Graff continued his education, attending Louisiana Tech for a master’s degree. As part of attaining his master’s, Graff wrote a paper about a one-minute run. He had a class of students from nearby Ruston High School run for one minute every day for three months, measuring the distance.
It was very similar in nature to the running program Graff’s father did with him to get in shape as a chubby high school freshman.
“They all improved, and many of them went on to become athletes,” Graff said. “Measuring the accomplishment helps drive you. All of my success came from that.”
Graff began coaching junior high school hoops, then became a high school coach in DeQuincy, La.
After one season there, however, Graff’s mother had been diagnosed with cancer and he wished to be closer to home.
During a visit to East Carondelet, Graff came across an ad in the paper seeking a high school basketball coaching position vacancy at Waterloo High School.
“I called Waterloo to express interest and met with (superintendent) Walter Zahnow,” Graff said, adding that Zahnow was a “wonderful man.”
During his interview before the entire school board, Graff was asked why the district should hire him.
“Because I know how to win, and when I do lose, I don’t like it,” Graff recalled as his response.
“That got me the job,” Graff said. “I almost fainted, because I hadn’t even told my wife I was going for it.”
Graff coached at WHS from 1963 to 1968, compiling a record of 70-56 over five seasons. His best two seasons were 1966-67 and 1967-68, during which the Bulldogs won 18 games each.
“My first year there was a nightmare,” Graff said. “My third, fourth, fifth years, we did fairly well. We brought the program around.”
Key players Graff remembers coaching at WHS include “Big” Bruce Hudson, Bryan Jost and Mike Cheney.
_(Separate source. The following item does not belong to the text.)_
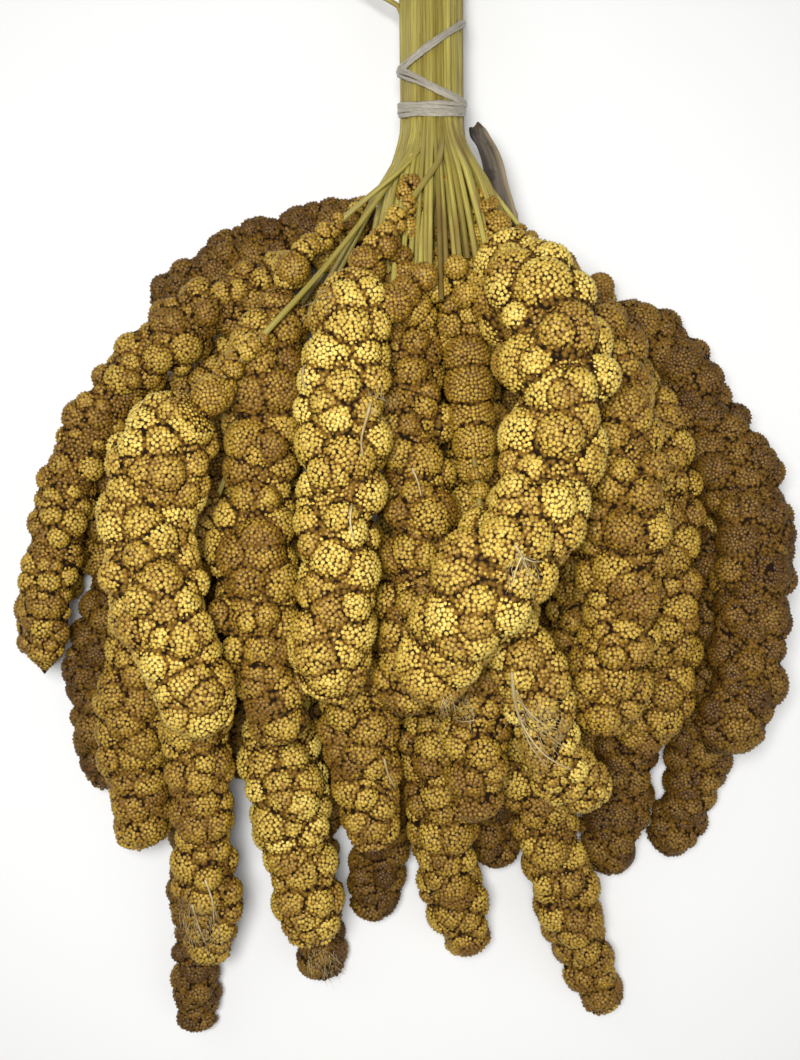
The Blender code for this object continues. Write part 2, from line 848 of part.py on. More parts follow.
def main():
    """Build the whole bunch."""
    clear_scene()
    bunch = make_collection("millet_bunch")
    finishes = {name: make_material(f"millet_{name}", colour, 0.55) for name, colour in COLOURS.items()}
    strands = plan_strands()
    deepest = Room(strands).settle()
    print(f"deepest crossing left: {deepest - GAP:.3f} mm against a gap of {GAP} mm")
    inner = []
    for number, strand in enumerate(strands, start=1):
        if strand.name == "leaf":
            build_leaf(strand, bunch, finishes["leaf"])
            continue
        if strand.plan:
            build_head(strand, number, bunch, finishes)
        if strand.plan and strand.plan.own_stem:
            line = stem_line(strand)
            stem = tube(f"stem_{strand.name}", line, STEM_RADIUS, bunch, finishes["stem"], 1)
            as_mesh(stem, bunch)
        else:
            inner.append(strand)
    build_inner_stems(inner, bunch, finishes["stem"])
    build_tie(bunch, finishes["ribbon"])
    centre_on_floor(bunch)
    for thing in bunch.objects:
        thing.data.shade_smooth()
        thing.data.set_sharp_from_angle(angle=math.radians(50))


main()
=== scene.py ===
"""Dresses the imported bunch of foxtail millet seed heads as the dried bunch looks.

Every head gets a lobed husk body worked out from its solid's own rings, covered with round
grains. The stems become striped straws with cut ends, the tie thin plies of split leaf,
and the leaf beside the bundle a wrinkled dry sheath. Sizes are in millimetres, and
meshes are made in metres.
"""

from __future__ import annotations

import json
import logging
import math
from dataclasses import dataclass, field
from enum import Enum

import bmesh
import bpy
import numpy as np
from mathutils import Matrix, Vector
from mathutils.bvhtree import BVHTree
from mathutils.kdtree import KDTree

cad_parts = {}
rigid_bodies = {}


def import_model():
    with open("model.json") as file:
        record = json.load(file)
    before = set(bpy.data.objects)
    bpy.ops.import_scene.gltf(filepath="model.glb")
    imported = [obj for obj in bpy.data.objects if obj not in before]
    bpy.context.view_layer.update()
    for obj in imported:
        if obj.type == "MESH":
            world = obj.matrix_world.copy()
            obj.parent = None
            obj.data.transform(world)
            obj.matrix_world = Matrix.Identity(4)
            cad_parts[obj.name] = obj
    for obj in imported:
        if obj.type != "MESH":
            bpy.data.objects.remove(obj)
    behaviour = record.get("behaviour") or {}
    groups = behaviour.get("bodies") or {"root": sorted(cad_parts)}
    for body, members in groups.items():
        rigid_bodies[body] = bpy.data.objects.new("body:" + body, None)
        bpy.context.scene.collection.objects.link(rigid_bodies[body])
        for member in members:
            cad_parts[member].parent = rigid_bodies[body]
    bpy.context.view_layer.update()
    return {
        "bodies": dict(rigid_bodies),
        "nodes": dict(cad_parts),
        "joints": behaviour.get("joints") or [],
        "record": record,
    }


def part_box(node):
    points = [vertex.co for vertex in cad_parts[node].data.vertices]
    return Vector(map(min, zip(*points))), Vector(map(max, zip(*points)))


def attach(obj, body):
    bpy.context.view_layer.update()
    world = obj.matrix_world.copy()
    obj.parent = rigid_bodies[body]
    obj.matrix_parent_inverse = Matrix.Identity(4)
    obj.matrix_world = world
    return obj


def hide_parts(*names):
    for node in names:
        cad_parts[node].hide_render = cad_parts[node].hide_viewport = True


LOG = logging.getLogger("millet")
MM = 0.001
BODY = "root"
UP = np.array([0.0, 0.0, 1.0])
GOLDEN = (math.sqrt(5) - 1) / 2
WELD = 0.00001
SEAM_WELD = 0.00002
FLOOR_CLEAR = 0.5
WHOLE_RINGS = range(4, 40)
GRAIN_APART = 1.24
GRAIN_HALF = 0.9
GRAIN_DEPTH = 0.95
GRAIN_ROUNDNESS = 1.75
CANDIDATES = 4.2
ABOVE_GRAIN = 0.0004
STRAW_WALL = 0.3
STRAW_HOLLOW = 0.9
LOOK_CIRCLES = ((58, 5, 20), (30, 7, 0), (6, 9, 15))
LEAST_FACING = -0.15
CLEAR_VIEW = 0.6
BAND = (12.87, 119.17, 36.8)
EYE = (1.67, -22.33, 450.0)
FLOOR_SCALE = 0.38
PICTURE_MIDDLE = (400.0, 530.0)


class Tint(Enum):
    """A head's grains' colour family: partly how the head has dried, and partly painted light, yellow for
    the heads that catch most light and brown for the lower and outer ones, where the light falls off.
    """

    YELLOW_LIT = "grains_yellow"
    GOLD = "grains_gold"
    BROWN = "grains_brown"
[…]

Graff also coached cross country at WHS and counted runner Roger Mueller among his top athletes.
In 1968, Graff decided to return to Louisiana to accept an assistant coaching position at Louisiana Tech.
“I had too much adventure about me,” Graff remembered of that decision. “I wanted to see what was on the other side of the mountain.”
At Louisiana Tech, Graff was tasked with recruiting the first black athlete for the college.
“They turned recruiting totally over to me,” Graff said.
While at Louisiana Tech, Graff became friends with such sports legends as Hall of Fame quarterback Terry Bradshaw (“I taught him how to fish,” Graff said) and former Denver Broncos quarterback Mickey Slaughter, who later became an assistant football coach at Louisiana Tech.
“Glenn Graff is one of my heroes from way, way back,” Slaughter said recently. “Glenn was a big, strong rebounding machine. We became fast friends. He was some kind of basketball player in his day.”
After two years at Tech, Graff returned to Louisiana College to serve as an assistant to legendary head coach Billy Allgood.
Graff said he was “weeks away” from being named head hoops coach at Louisiana Tech when tragedy struck.
His wife Sandy died in a vehicle crash in Louisiana, sending Graff’s life into a tailspin.
“My life went backwards for a long time after that,” Graff remembers. “You know, life is a bowl of cherries, but sometimes there’s a lemon.”
With two kids to raise on his own, Graff left coaching and assumed an assistant principal position at Buckeye High School in Deville, La.
That’s where he met his current wife, Hilda, a mother of two who had lost her husband to a freak accident as well. They’ve been married nearly 49 years.
Hilda was buying products from Amway, which sells health, beauty and home care products.
Eventually, the couple got involved in Amway themselves, tripling their income in the first two years.
The Graffs started a home-based business known as Network TwentyOne, which is a training and support organization for distributors working with Amway.
Glenn said he is still active in that business, which has made his entire family financially successful.
“It’s been good,” he said. “It keeps me going.”
They key to this success, Graff said, goes back to the hard work, dedication and motivation to succeed that started on that family farm in East Carondelet and first came to light in the Dupo High School gym.
“You gotta keep going and keep fighting,” Graff said. “Tough times don’t last. Tough people do.”